Texto aparecido en «Joaquín Achúcarro: Homenaje de 75 pianistas españoles por sus 75 años de carrera». Puedes leer este número especial de Platea Magazine completo aquí
Hace unas semanas, en una entrevista radiofónica maravillosa en “Sinfonía de la mañana”, Antonio Muñoz Molina decía a Martín Llade que “en la música, y casi en cualquier cosa, una persona joven necesita un modelo de aprendizaje”.

Yo era aún adolescente cuando acudí a los cursos de verano en Torroella de Montgrí que impartía el maestro Achúcarro. Luego desgraciadamente perdí el contacto, pero allí viví por primera vez muchas de las experiencias que me acompañarían durante toda mi formación musical. Conocí a estudiantes de todo el mundo, pianistas que han construido una carrera muy relevante y ahora forman parte de mi discoteca. Y me encantaba acudir cada noche a los conciertos del Festival: no olvidaré a mi amiga Mami Morimoto, japonesa, escuchando boquiabierta a Carmen Linares cantando a Falla y a Lorca en la plaza del pueblo, bajo las estrellas…
Estudiábamos mucho, pero la energía que teníamos en aquel momento nos bastaba y nos sobraba para quedarnos noches enteras en vela, en ese pueblecito que revolucionábamos cada verano. Las aulas de estudio, situadas en torno al claustro del Convento de los Agustinos, no eran muchas. Una mañana más perezosa de lo habitual, cuando llegué ya no quedaba ninguna libre. Recuerdo sentarme primero en las arcadas del piso superior del claustro, me encantaba ver desde arriba el patio arbolado, el pozo… aunque me sentía un poco culpable por no haberme levantado a tiempo. Las clases empezaban a las 11, pero el día del maestro empezaba siempre mucho antes: Achúcarro estudiaba cada mañana un par de horas en la sala donde impartía los cursos, antes de concentrarse en nuestra formación.
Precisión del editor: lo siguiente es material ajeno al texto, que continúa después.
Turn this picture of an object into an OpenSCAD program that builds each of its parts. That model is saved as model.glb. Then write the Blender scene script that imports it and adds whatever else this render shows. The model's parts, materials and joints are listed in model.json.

La puerta estaba entreabierta esa mañana y sonaba una melodía que inmediatamente identifiqué: el Concierto en Sol de Maurice Ravel, una de las músicas más maravillosas jamás escritas. Me fui acercando al teatrillo y me senté en las escaleras que daban entrada a la sala, al fondo estaba Achúcarro, estudiando los últimos compases del segundo tiempo, con ese trino interminable y ese pianísimo imposible con el que el movimiento debe terminar. Volvía una y otra vez al pasaje, como si cada una de esas notas repetidas hasta el infinito tuviera vida propia de forma independiente a todas las demás. No sé cuánto tiempo estuvimos así, él concentrado en la música de Ravel y yo ensimismado tras la cortina de entrada, escuchando.
El otro día Carolina Bellver, alumna del maestro en Dallas junto a otras pianistas fantásticas como Marta Espinós o Lucille Chung, compartía una fotografía en redes preciosa: Achúcarro estudiando en penumbra, con una cámara iluminando el teclado y mostrándole la posición de sus manos en una pantalla frente a sus ojos. Una vida entera dedicada a este oficio y siendo modelo para tantas generaciones. Gracias.